• Supplied data
•••

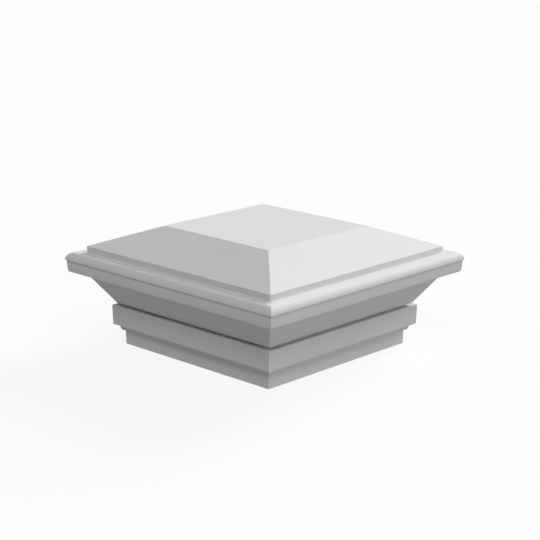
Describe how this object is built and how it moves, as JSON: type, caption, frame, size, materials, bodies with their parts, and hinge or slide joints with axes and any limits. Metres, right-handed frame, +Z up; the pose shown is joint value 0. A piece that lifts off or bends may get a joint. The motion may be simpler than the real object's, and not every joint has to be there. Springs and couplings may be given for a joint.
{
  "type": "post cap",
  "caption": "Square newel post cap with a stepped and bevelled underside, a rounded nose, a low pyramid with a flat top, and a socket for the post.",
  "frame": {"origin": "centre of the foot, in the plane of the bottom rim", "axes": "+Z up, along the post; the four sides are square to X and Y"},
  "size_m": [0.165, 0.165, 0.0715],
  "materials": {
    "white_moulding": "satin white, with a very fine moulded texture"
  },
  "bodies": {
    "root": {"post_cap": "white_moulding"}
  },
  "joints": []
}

•••

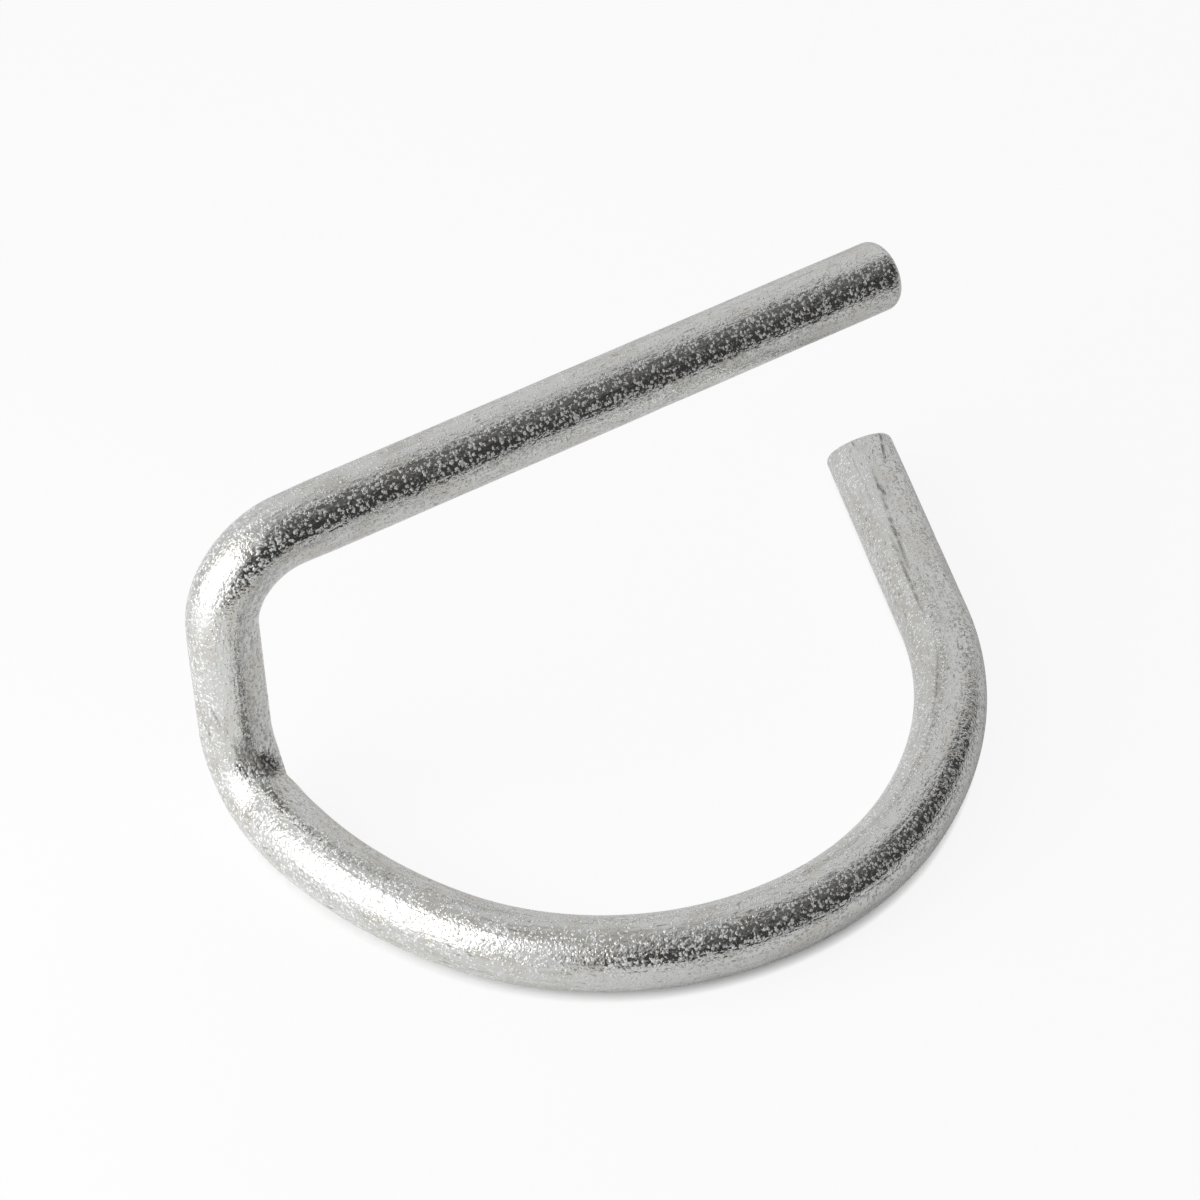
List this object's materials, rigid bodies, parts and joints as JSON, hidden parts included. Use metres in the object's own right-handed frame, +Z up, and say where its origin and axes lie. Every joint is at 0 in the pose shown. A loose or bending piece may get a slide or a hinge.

•••

• Problem details
Gather each line in these records that contains the string "origin".

• The response
  "frame": {"origin": "centre of the foot, in the plane of the bottom rim", "axes": "+Z up, along the post; the four sides are square to X and Y"},
List this object's materials, rigid bodies, parts and joints as JSON, hidden parts included. Use metres in the object's own right-handed frame, +Z up, and say where its origin and axes lie. Every joint is at 0 in the pose shown. A loose or bending piece may get a slide or a hinge.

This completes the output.